熊ヶ根橋を天童方向に渡りきると右手に入る道路があるが、クルマで数分ほど進むと「青下水源地」がある。ここにあるのが「青下第一ダム」。なんと昭和9年(1934年)完成した玉石貼りの水道専用のダムだ。
戦前の物資の少ない時代に、仙台市民を潤すために作られた水源確保用のダムで、現在なお現役である。玉石貼りのダムというのも貴重だが、水がその玉石に沿って緩やかなカーブをを流れる姿は実に美しい。
ダムを含め仙台市営のこの場所は、水源地の公園として整備されており、旧管理事務所(写真上)や記念碑、隧道入口などは登録有形文化財。水源地として近代水道百選にも選定。立派な水道記念館も公園内に設置されていて、大事に保存公開されていることがわかる。



そして3か所目は、青下水源地から5分ほど上流(水源地とは別の河川)にある「大倉ダム」。ネーミングライツにより正式には「仙台環境開発大倉ダム」との名称で、旧建設省が昭和37年に建設完成、その後宮城県に移管された多目的ダムである。
実はこのダム、ダブルアーチ式ダムで、日本で唯一の構造。ダムサイトの中心にどでかい支柱(スラストブロック)を設置し、左右に同じようにアーチダムを配置している。

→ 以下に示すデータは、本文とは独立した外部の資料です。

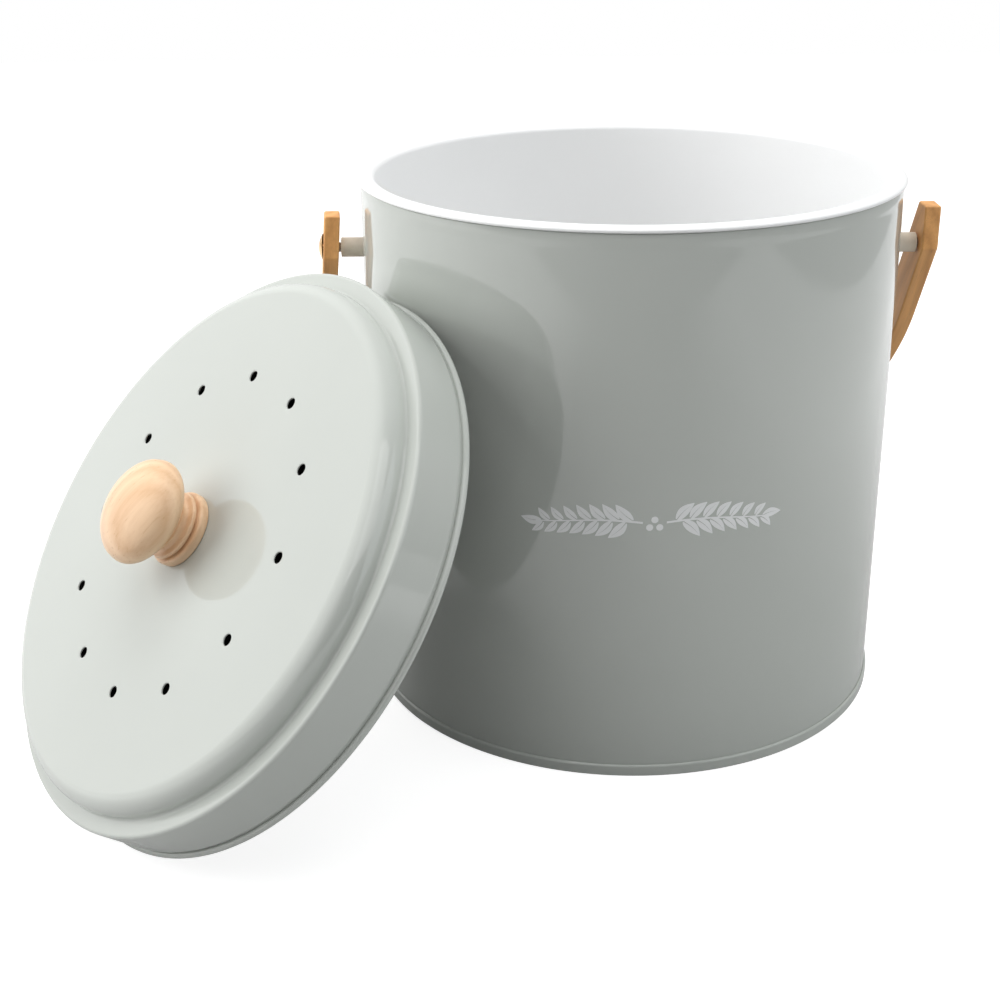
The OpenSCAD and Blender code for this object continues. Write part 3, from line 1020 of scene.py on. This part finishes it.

(クレストゲートが配置された左岸側だけに見えるが、右岸側が写真では確認しづらいのが申し訳ない)
広瀬川を調べていると、面白い形のダムを見つけてぜひ紹介したいと思い現地を訪ねてみると、なんと選奨土木遺産に選定されたと管理事務所の入口の掲示を見てびっくり!昨年度の土木学会で選奨されていました。